Among the bloggers who have questioned the media coverage is country singer Charlie Daniels.
"I am not going to call it reverse racism," said Daniels, who has written on his Web page about how little he has heard of the case in Nashville, about 150 miles west of Knoxville. "But I will say it is very selective.
"There are probably not five stories in the country that could possibly have been more important than that one during the time it was going on," he said. "It is totally, completely unfair to the memory of these young people not to inform people about what happened to them."
More than a dozen e-mails to the Cleveland Plain Dealer in recent weeks have raised similar concerns, reader representative Ted Diadiun said. "Why are you guys covering this up?" they ask.
Diadiun said that based on the AP stories, it appeared that the crime was horrible but not substantially different from ones that "regrettably occur all over the country every day."

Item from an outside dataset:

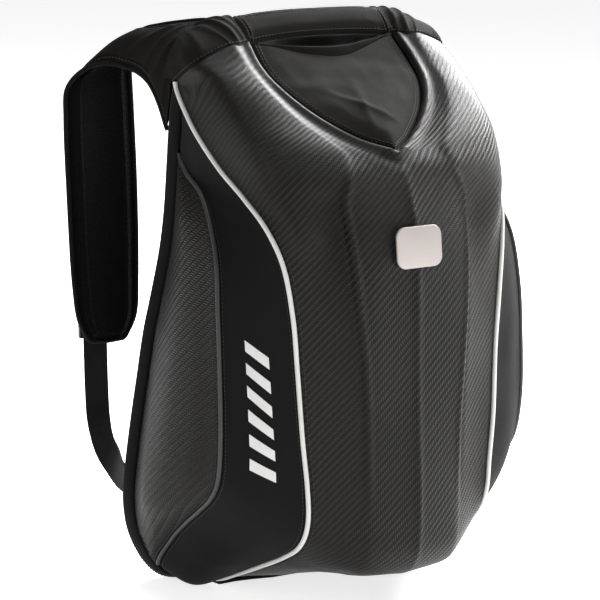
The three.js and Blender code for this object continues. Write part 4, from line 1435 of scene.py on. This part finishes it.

Glenn Reynolds, a University of Tennessee law professor who operates Instapundit, a current events blog, said he was branded an apologist after he wrote that he had seen no evidence the killings were a hate crime.
However, he said: "I think it is totally true if the races of the perpetrators and the victims were reversed, the press would make a bigger deal about it. I think some people have been hanging back for fear of inflaming things."
Ted Gest, president of the Criminal Justice Journalists group, a national organization of reporters who cover crime, courts and prisons, said interracial crime tends to get more coverage than when the criminal and victim are of the same race.
"But I can't say that this one would have had any more coverage if five whites had been accused of doing these things to two blacks, absent a blatant racial motive," he said. "As bad as this crime is, the apparent absence of any interest group involvement or any other `angle' might also explain the lack of coverage."